Une démocratie généralisée, dans le sens chrétien du mot.

« La démocratie sera chrétienne où elle ne sera pas. Une démocratie antichrétienne sera une caricature qui sombrera dans la tyrannie ou dans l’anarchie. La position du démocrate peut être définie ainsi : il lui est impossible d’accepter que l’Etat ignore systématiquement le fait religieux, qu’il lui oppose un parti pris qui frise l’hostilité ou le mépris. L’Etat ne saurait méconnaître sans injustice ni sans dommage pour lui-même l’extraordinaire efficacité de l’inspiration religieuse dans la pratique des vertus civiques, dans la si nécessaire sauvegarde contre les forces de la désagrégation sociale qui sont partout à l’œuvre » (Robert Schuman,« Pour l’Europe »).

 

Un minimum d’intégration politique

L’Europe devait se construire sur un principe de subsidiarité avec un « minimum d’intégration politique ». La subsidiarité suggère que tout ce qui est réalisable au niveau le plus proche des citoyens, le soit.

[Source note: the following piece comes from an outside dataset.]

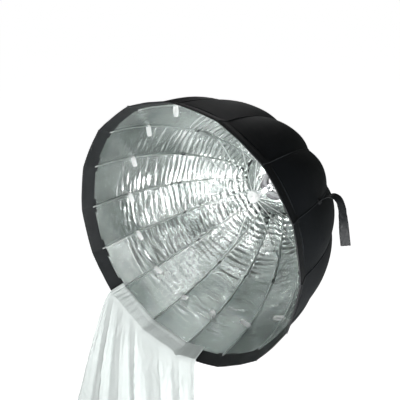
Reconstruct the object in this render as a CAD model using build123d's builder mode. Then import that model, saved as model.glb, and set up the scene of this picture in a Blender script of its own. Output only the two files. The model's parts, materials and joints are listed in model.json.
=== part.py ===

Ainsi tout ce qui est réalisable au niveau des Etats n’a pas à être pris en main au niveau Communautaire afin d’éviter la surenchère politique et administrative. Relisons à nouveau le conseil de Robert Schuman à ce sujet : « L’intégration économique que nous sommes en train de réaliser ne se conçoit pas, à la longue, sans un minimum d’intégration politique. C’est un complément logique, nécessaire. Il faut que l’Europe nouvelle ait un soubassement démocratique ; que les conseils, les comités et autres organes soient placés sous le contrôle de l’opinion publique, contrôle qui soit efficace sans paralyser l’action et les initiatives utiles. L’intégration européenne doit, d’une façon générale, éviter les erreurs de nos démocraties nationales, surtout les excès de la bureaucratie et de la technocratie. La complication des rouages et l’accumulation des emplois ne sont pas une garantie contre les abus, mais sont parfois elles-mêmes le résultat de la surenchère et du favoritisme. L’ankylose administrative est le premier danger qui menace les services supranationaux ».

Les futurs députés européens et les dirigeants des pays européens seraient bien inspirés de relire les « pères fondateurs » d’une UE qui a perdu sa foi, qui a perdu la foi.